◆ Stored data:
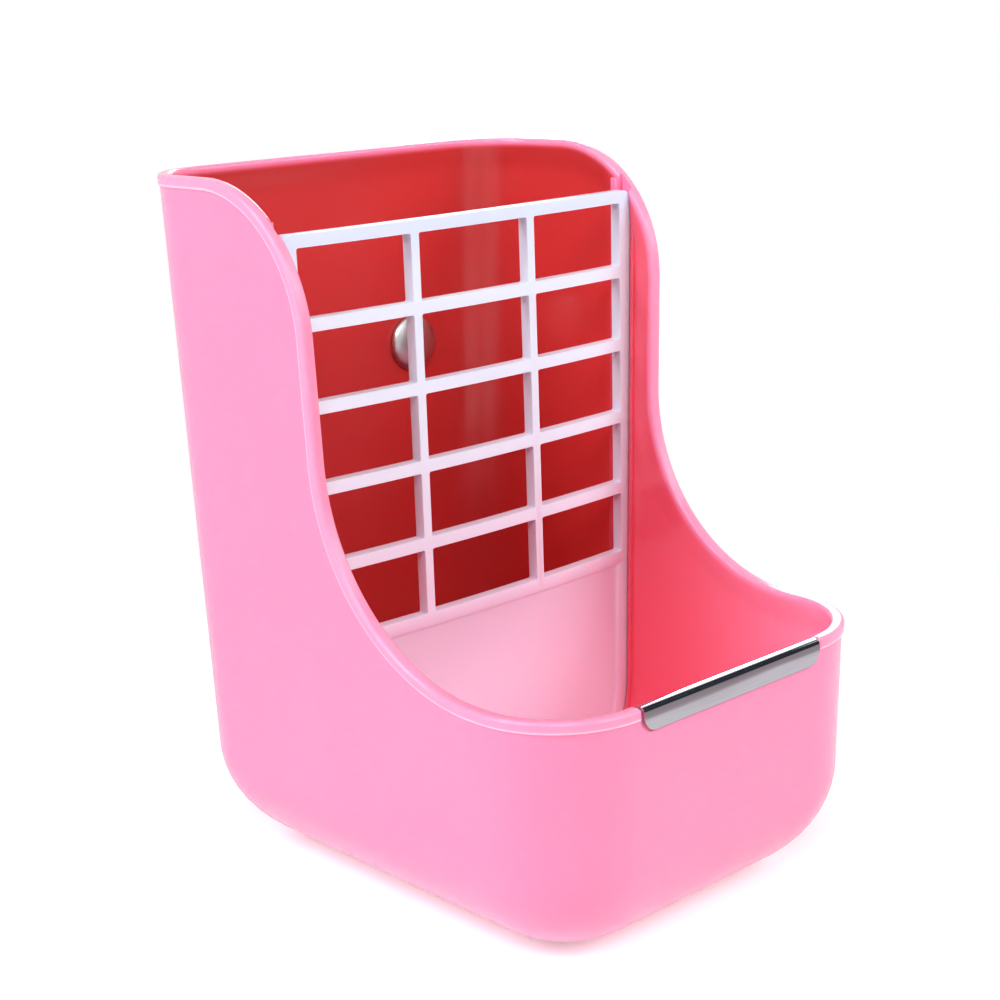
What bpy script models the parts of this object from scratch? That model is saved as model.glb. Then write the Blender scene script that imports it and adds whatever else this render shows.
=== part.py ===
"""Hay feeder box for small pets: a moulded box with a tall hopper and a low bowl.

A white rack lifts out of guides in the side walls, a steel strip guards the
bowl's front rim, and two bolts with clamp plates and wing nuts hold the flat
back against the wires of a cage.

Lengths are in metres. +Z is up, the bowl faces -Y and +X is to the right. The
origin is under the middle of the whole part, on the surface it stands on.
"""

import math

import bmesh
import bpy
from mathutils import Vector

# Box
BOX_HEIGHT = 0.185
BASE_WIDTH = 0.1138
BASE_DEPTH = 0.1467
SIDE_DRAFT = math.radians(2.0)
FRONT_DRAFT = math.radians(0.9)
BACK_CORNER_RADIUS = 0.0205
FRONT_CORNER_RADIUS = 0.0255
BOTTOM_RADIUS = 0.0297
FOOT_CORNER_RADIUS = 0.0060
WALL = 0.0015

# Side outline of the rim
TOP_RUN = 0.0322
CREST_RADIUS = 0.0368
SWEEP_RADIUS = 0.0502
BOWL_HEIGHT = 0.0677

# Bead round the rim
BEAD_DEPTH = 0.0031
BEAD_PROUD = 0.0006
BEAD_INWARD = 0.0014
BEAD_INNER_DEPTH = 0.0065
DROP_FOOT_SPREAD = 0.002
BEAD_EDGE_RADIUS = 0.0010

# Rack
RACK_FROM_BACK = 0.0594
RACK_THICKNESS = 0.0032
RACK_TOP = 0.1722
RACK_CROWN = 0.0023
RACK_LOW_SIDE_PLAY = 0.0003
RACK_TOP_SIDE_PLAY = 0.0005
RACK_FLOOR_PLAY = 0.0008
RACK_CORNER_RADIUS = 0.0020
BAR_HEIGHT = 0.0034
BAR_PITCH = 0.0206
BAR_CHAMFER = 0.0007
WINDOW_ROWS = 5
POST_WIDTH = 0.0027
POST_FROM_MIDDLE = 0.0201
OUTER_POST_TOP_WIDTH = 0.0044
OUTER_POST_LOW_WIDTH = 0.0021
PANEL_BORDER = 0.0050
PANEL_RECESS = 0.0008

# Rack guides on the side walls
REAR_GUIDE_REACH = 0.0024
FRONT_GUIDE_REACH = 0.0017
REAR_GUIDE_WIDTH = 0.0024
FRONT_GUIDE_WIDTH = 0.0012
GUIDE_PLAY = 0.0004
GUIDE_BELOW_RIM = 0.0012
GUIDE_ROOT = 0.0008
GUIDE_END_TURN = math.radians(24)
NOTCH_PLAY = 0.0003
NOTCH_BELOW_RACK_TOP = 0.014

# Steel guard on the front rim
GUARD_THICKNESS = 0.0005
GUARD_DROP = 0.0062
GUARD_INNER_DROP = 0.0050
GUARD_CORNER_RADIUS = 0.0040
GUARD_BEND_RADIUS = 0.0011
GUARD_PLAY = 0.0003
GUARD_END_PLAY = 0.0004
BEAD_END_RUN = 0.0008
BEAD_PAST_CORNER = 0.0004

# Cage fixings
CLAMP_FROM_MIDDLE = 0.028
CLAMP_HEIGHT = 0.128
BOLT_RADIUS = 0.0030
BOLT_REACH = 0.0240
BOLT_HEAD_RADIUS = 0.0080
BOLT_HEAD_HEIGHT = 0.0030
BOLT_END_CHAMFER = 0.0006
BOLT_PLAY = 0.0003
SEAT_PLAY = 0.0003
WIRE_SPACE = 0.0032
PLATE_RADIUS = 0.0140
PLATE_THICKNESS = 0.0030
PLATE_EDGE_RADIUS = 0.0008
NUT_HUB_RADIUS = 0.0070
NUT_NOSE_RADIUS = 0.0055
NUT_LENGTH = 0.0090
WING_SPAN = 0.0150
WING_TIP = 0.0040
WING_THICKNESS = 0.0030
WING_FOOT = 0.0012
WING_HEIGHT = 0.0125
WING_ROOT = 0.0010
WING_EDGE_RADIUS = 0.0006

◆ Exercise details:
Copy all the lines, exactly.

◆ Expected output:
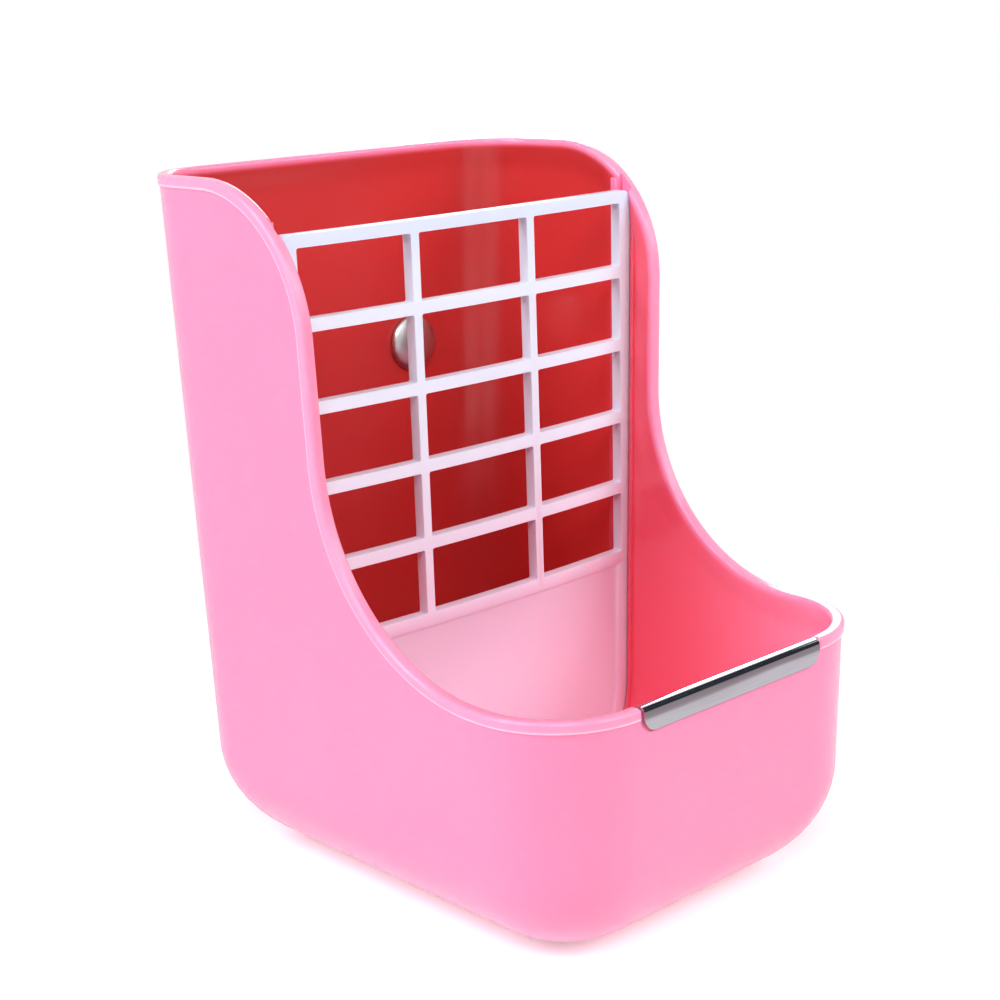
What bpy script models the parts of this object from scratch? That model is saved as model.glb. Then write the Blender scene script that imports it and adds whatever else this render shows.
=== part.py ===
"""Hay feeder box for small pets: a moulded box with a tall hopper and a low bowl.

A white rack lifts out of guides in the side walls, a steel strip guards the
bowl's front rim, and two bolts with clamp plates and wing nuts hold the flat
back against the wires of a cage.

Lengths are in metres. +Z is up, the bowl faces -Y and +X is to the right. The
origin is under the middle of the whole part, on the surface it stands on.
"""

import math

import bmesh
import bpy
from mathutils import Vector

# Box
BOX_HEIGHT = 0.185
BASE_WIDTH = 0.1138
BASE_DEPTH = 0.1467
SIDE_DRAFT = math.radians(2.0)
FRONT_DRAFT = math.radians(0.9)
BACK_CORNER_RADIUS = 0.0205
FRONT_CORNER_RADIUS = 0.0255
BOTTOM_RADIUS = 0.0297
FOOT_CORNER_RADIUS = 0.0060
WALL = 0.0015

# Side outline of the rim
TOP_RUN = 0.0322
CREST_RADIUS = 0.0368
SWEEP_RADIUS = 0.0502
BOWL_HEIGHT = 0.0677

# Bead round the rim
BEAD_DEPTH = 0.0031
BEAD_PROUD = 0.0006
BEAD_INWARD = 0.0014
BEAD_INNER_DEPTH = 0.0065
DROP_FOOT_SPREAD = 0.002
BEAD_EDGE_RADIUS = 0.0010

# Rack
RACK_FROM_BACK = 0.0594
RACK_THICKNESS = 0.0032
RACK_TOP = 0.1722
RACK_CROWN = 0.0023
RACK_LOW_SIDE_PLAY = 0.0003
RACK_TOP_SIDE_PLAY = 0.0005
RACK_FLOOR_PLAY = 0.0008
RACK_CORNER_RADIUS = 0.0020
BAR_HEIGHT = 0.0034
BAR_PITCH = 0.0206
BAR_CHAMFER = 0.0007
WINDOW_ROWS = 5
POST_WIDTH = 0.0027
POST_FROM_MIDDLE = 0.0201
OUTER_POST_TOP_WIDTH = 0.0044
OUTER_POST_LOW_WIDTH = 0.0021
PANEL_BORDER = 0.0050
PANEL_RECESS = 0.0008

# Rack guides on the side walls
REAR_GUIDE_REACH = 0.0024
FRONT_GUIDE_REACH = 0.0017
REAR_GUIDE_WIDTH = 0.0024
FRONT_GUIDE_WIDTH = 0.0012
GUIDE_PLAY = 0.0004
GUIDE_BELOW_RIM = 0.0012
GUIDE_ROOT = 0.0008
GUIDE_END_TURN = math.radians(24)
NOTCH_PLAY = 0.0003
NOTCH_BELOW_RACK_TOP = 0.014

# Steel guard on the front rim
GUARD_THICKNESS = 0.0005
GUARD_DROP = 0.0062
GUARD_INNER_DROP = 0.0050
GUARD_CORNER_RADIUS = 0.0040
GUARD_BEND_RADIUS = 0.0011
GUARD_PLAY = 0.0003
GUARD_END_PLAY = 0.0004
BEAD_END_RUN = 0.0008
BEAD_PAST_CORNER = 0.0004

# Cage fixings
CLAMP_FROM_MIDDLE = 0.028
CLAMP_HEIGHT = 0.128
BOLT_RADIUS = 0.0030
BOLT_REACH = 0.0240
BOLT_HEAD_RADIUS = 0.0080
BOLT_HEAD_HEIGHT = 0.0030
BOLT_END_CHAMFER = 0.0006
BOLT_PLAY = 0.0003
SEAT_PLAY = 0.0003
WIRE_SPACE = 0.0032
PLATE_RADIUS = 0.0140
PLATE_THICKNESS = 0.0030
PLATE_EDGE_RADIUS = 0.0008
NUT_HUB_RADIUS = 0.0070
NUT_NOSE_RADIUS = 0.0055
NUT_LENGTH = 0.0090
WING_SPAN = 0.0150
WING_TIP = 0.0040
WING_THICKNESS = 0.0030
WING_FOOT = 0.0012
WING_HEIGHT = 0.0125
WING_ROOT = 0.0010
WING_EDGE_RADIUS = 0.0006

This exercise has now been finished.